Challenge:
Write the count of lines that contain the word "slide" and nothing else.

Source excerpt:
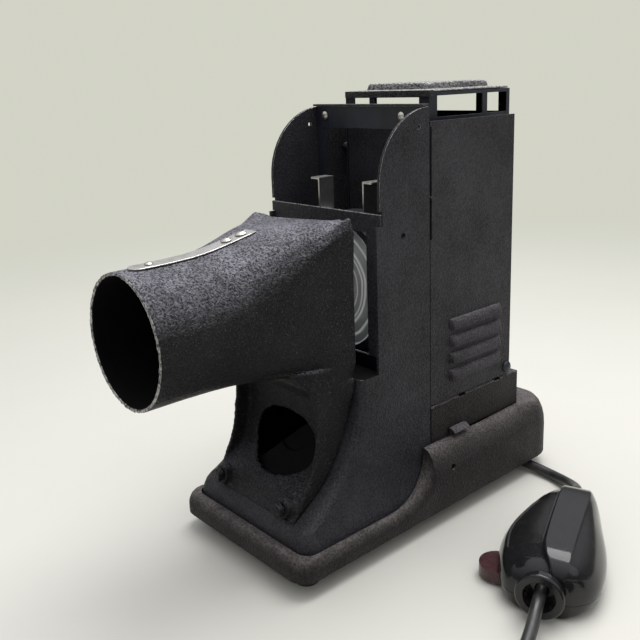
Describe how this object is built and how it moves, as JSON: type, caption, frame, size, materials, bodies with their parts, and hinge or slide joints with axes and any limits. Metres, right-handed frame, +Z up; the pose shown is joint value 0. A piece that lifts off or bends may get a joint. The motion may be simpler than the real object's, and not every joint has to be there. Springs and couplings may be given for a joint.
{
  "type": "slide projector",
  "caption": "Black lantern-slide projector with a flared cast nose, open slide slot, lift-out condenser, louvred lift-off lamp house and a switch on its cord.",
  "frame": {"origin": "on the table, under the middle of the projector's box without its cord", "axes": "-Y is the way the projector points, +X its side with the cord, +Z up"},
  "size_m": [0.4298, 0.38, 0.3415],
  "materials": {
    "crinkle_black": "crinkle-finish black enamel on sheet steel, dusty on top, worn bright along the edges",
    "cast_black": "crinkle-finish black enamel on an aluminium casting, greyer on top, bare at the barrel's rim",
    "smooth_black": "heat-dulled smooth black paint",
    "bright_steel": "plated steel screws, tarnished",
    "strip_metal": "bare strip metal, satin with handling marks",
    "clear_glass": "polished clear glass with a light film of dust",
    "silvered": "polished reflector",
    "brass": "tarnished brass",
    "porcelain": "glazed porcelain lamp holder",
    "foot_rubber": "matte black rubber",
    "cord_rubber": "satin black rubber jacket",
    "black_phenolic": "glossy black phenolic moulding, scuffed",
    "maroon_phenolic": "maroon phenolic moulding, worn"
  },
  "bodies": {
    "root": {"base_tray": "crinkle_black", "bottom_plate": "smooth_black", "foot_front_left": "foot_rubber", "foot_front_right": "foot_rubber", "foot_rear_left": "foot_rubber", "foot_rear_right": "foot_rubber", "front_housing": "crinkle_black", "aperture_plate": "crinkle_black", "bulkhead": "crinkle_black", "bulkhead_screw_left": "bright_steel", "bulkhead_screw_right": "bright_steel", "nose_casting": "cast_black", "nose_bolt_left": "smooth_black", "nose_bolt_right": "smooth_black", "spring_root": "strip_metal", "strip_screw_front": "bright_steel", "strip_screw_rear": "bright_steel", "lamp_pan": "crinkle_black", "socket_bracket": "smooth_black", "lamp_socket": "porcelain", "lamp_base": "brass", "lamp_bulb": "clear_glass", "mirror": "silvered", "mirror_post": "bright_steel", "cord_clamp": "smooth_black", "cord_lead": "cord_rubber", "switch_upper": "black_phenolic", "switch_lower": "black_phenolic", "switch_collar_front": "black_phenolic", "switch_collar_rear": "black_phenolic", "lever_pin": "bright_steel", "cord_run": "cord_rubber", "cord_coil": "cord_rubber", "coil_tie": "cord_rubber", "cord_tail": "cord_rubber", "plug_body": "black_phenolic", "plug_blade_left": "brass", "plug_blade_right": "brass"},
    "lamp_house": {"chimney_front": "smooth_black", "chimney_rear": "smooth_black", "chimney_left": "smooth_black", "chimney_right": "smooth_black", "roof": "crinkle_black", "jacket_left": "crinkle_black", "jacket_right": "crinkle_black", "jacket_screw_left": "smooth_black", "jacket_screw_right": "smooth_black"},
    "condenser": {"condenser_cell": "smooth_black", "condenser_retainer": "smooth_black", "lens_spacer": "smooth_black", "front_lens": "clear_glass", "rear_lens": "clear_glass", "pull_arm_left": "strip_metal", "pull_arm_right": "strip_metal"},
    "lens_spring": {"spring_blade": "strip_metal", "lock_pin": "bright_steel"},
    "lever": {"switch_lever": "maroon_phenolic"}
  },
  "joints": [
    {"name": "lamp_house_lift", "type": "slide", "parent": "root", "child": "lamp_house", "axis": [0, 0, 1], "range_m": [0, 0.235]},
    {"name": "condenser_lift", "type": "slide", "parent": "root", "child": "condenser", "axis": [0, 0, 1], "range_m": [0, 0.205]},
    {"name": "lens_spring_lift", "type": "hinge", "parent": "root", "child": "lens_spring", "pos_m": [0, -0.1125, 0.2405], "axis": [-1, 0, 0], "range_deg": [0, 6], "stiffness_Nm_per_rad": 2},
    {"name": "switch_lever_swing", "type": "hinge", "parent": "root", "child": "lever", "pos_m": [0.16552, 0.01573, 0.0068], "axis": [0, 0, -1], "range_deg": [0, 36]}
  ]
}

Exercise result:
5